Try something like this:
c:\@Work\Perl\monks\lewars>perl -wMstrict -le
"use Data::Dump qw(dd);
;;
my $xlate_file = 'lookup.dat';
open my $fh_xlate, '<', $xlate_file or die qq{opening '$xlate_file':
+$!};
;;
my %xlate =
map { m{ \A (\S+) \s+ (.+?) \s+ \z }xms }
<$fh_xlate>
;
dd \%xlate;
close $fh_xlate or die qq{closing '$xlate_file': $!};
;;
my ($rx_ref) =
map qr{ \b (?: $_) \b }xms,
join ' | ',
map quotemeta,
reverse sort
keys %xlate
;
print $rx_ref;
;;
my $master_file = 'master.dat';
open my $fh_master, '<', $master_file or die qq{opening '$master_file
+': $!};
;;
my $master = do { local $/; <$fh_master> };
close $fh_master or die qq{closing '$master_file': $!};
;;
$master =~ s{ ($rx_ref) }{$xlate{$1}}xmsg;
print qq{[[$master]]};
"
{
Ref00004 => "https://dealerportal4.xx.com/siteminderagent/forms/xx.f
+cc;ACS=0",
Ref00005 => "https://sso.xx.com/siteminderagent/forms/xx.fcc;ACS=0;R
+EL=0",
Ref00006 => "https://secure3.xx.com/siteminderagent/forms/xx.fcc;ACS
+=0;REL=0",
Ref00007 => "https:///siteminderagent/cert/smgetcred.scc?cert",
Ref00008 => "https://secure4.xx.com/siteminderagent/forms/xx.fcc;ACS
+=0;REL=0",
Ref00009 => "https://vbos-uat.xx.com/siteminderagent/forms/xx.fcc;AC
+S=0;REL=0",
}
(?msx-i: \b (?: Ref00009 | Ref00008 | Ref00007 | Ref00006 | Ref00005 |
+ Ref00004) \b )
[[<Property Name="CA.SM::AuthScheme.IsUsedbyAdmin">
<BooleanValue>false</BooleanValue>
</Property>
<Property Name="CA.SM::AuthScheme.Desc">
<StringValue>TCP portal auth scheme</StringValue>
</Property>
<Property Name="CA.SM::AuthScheme.Level">
<NumberValue>5</NumberValue>
</Property>
<Property Name="CA.SM::AuthScheme.IsTemplate">
<BooleanValue>false</BooleanValue>
</Property>
<Property Name="CA.SM::AuthScheme.Param">
<LinkValue><XREF>https://sso.xx.com/siteminderagent/forms/xx.fcc;A
+CS=0;REL=0</XREF></LinkValue>
</Property>
<Property Name="CA.SM::AuthScheme.Library">
]]
Notes:
-
This approach slurps the entire master file into memory, so it should work fine with a 38 MB or even 380 MB file, but will not scale to larger file sizes indefinitely.
-
The regex for matching references assumes the reference string is always bounded by a non-\w character.

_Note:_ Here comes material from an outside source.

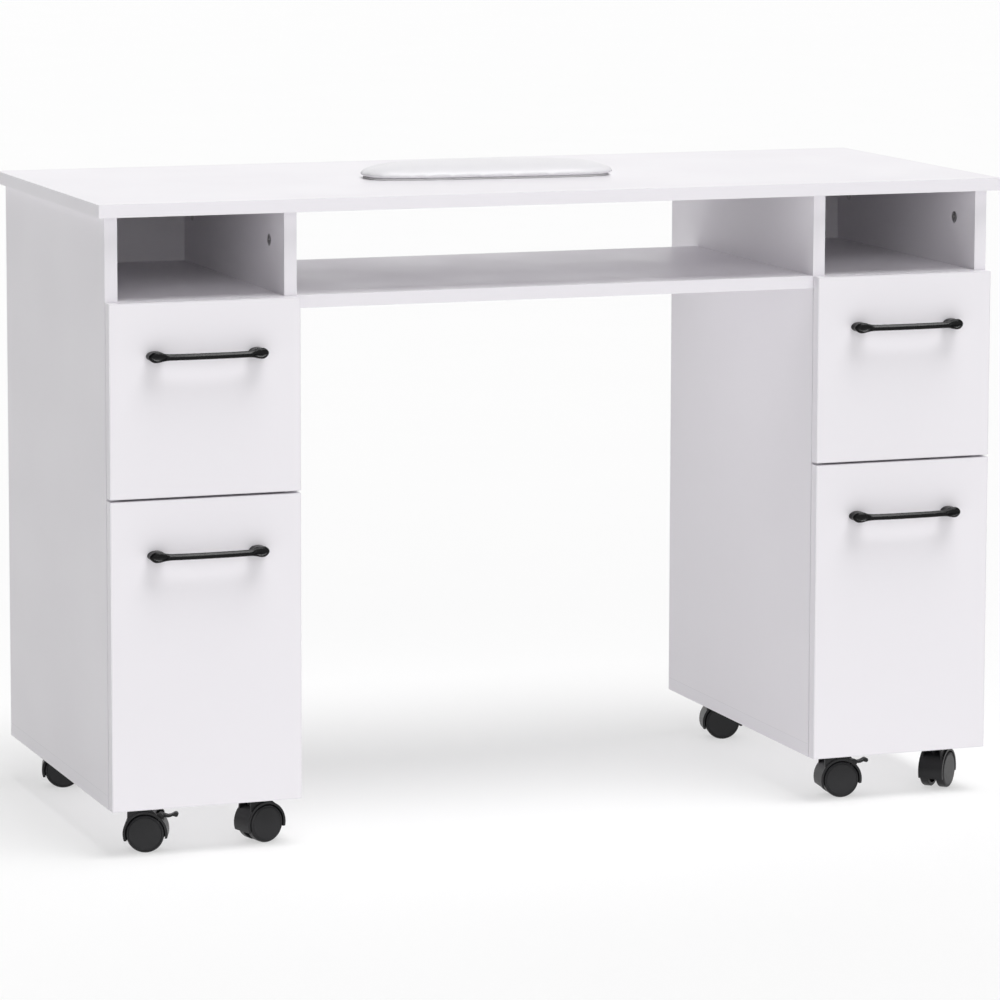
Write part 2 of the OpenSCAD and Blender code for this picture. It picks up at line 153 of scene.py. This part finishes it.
def board_material(name, tone, box=None, thin=None):
    """Melamine-faced board: a fine pearl texture and faint mottling. With the board's box and its
    thickness axis it also has an edge band and a glue line around its faces."""
    m = Mat(name)
    fine = m.noise(2600.0, 2.0, 0.6)
    soft = m.noise(9.0, 3.0, 0.5)
    cloud = m.noise(3.1, 2.0, 0.5)
    pits = m.ramp(m.voronoi(900.0), 0.05, 0.4)
    shade = m.ramp(soft, 0.35, 0.65, 0.985, 1.0)
    base = m.mix(m.ramp(cloud, 0.35, 0.65), darker(tone, 0.992), tone)
    base = m.mix(shade, darker(tone, 0.97), base)
    rough = m.ramp(soft, 0.3, 0.7, 0.34, 0.42)
    normal = m.bump(fine, 0.10, 0.05 * MM)
    normal = m.bump(pits, 0.05, 0.03 * MM, normal)
    if box:
        lo, hi = box
        xyz = m.split(m.coords)
        near = None
        for axis in range(3):
            if axis == thin:
                continue
            for edge, sign in ((lo[axis], 1.0), (hi[axis], -1.0)):
                gap = m.math("MULTIPLY", m.math("SUBTRACT", xyz[axis], edge), sign)
                near = gap if near is None else m.math("MINIMUM", near, gap)
        in_band = m.ramp(near, EDGE_BAND * 0.95, EDGE_BAND * 1.05, 1.0, 0.0)
        line = m.math("MULTIPLY", m.ramp(near, EDGE_BAND * 0.55, EDGE_BAND * 0.95),
                      m.ramp(near, EDGE_BAND * 1.05, EDGE_BAND * 1.45, 1.0, 0.0))
        base = m.mix(in_band, base, tuple(c * f for c, f in zip(tone, (0.985, 0.985, 0.99))))
        base = m.mix(m.math("MULTIPLY", line, 0.45), base, darker(tone, 0.62))
        rough = m.math("ADD", rough, m.math("MULTIPLY", in_band, -0.05))
    m.set(Base_Color=base, Roughness=rough, Normal=normal, IOR=1.46, Specular_IOR_Level=0.42)
    return m.m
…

If this is not the case, adjust as needed.
-
The substitution replaces Ref00004-like strings anywhere and everywhere in the file. If you need this replacement done, e.g., only between certain tags, adjust the match regex as needed or perhaps use an XML parser.
-
The example code only print-s to standard out; adjust as needed.
-
Update: No validation is done on the content of the lookup.dat file. It might be wise to consider this.
-
Update: I think the regex for extracting URLs from the lookup data file will support embedded whitespace in the URL, but I haven't tested this. Caveat Programmor.
-
Update: The regex for extracting reference placeholders and URLs from records in the lookup file is very naive. For instance, \S+ matches a reference placeholder. Personally, I would feel better with a more specific match, maybe something like
qr{ (?<! [[:alpha:]]) Ref \d{5} (?! \d) }xms
Likewise, I'm sure there are canned regexes for matching URLs available.
Update: For a good discussion of the technique used above to build the $rx_ref regex matching object, see Building Regex Alternations Dynamically by haukex.
Give a man a fish: <%-{-{-{-<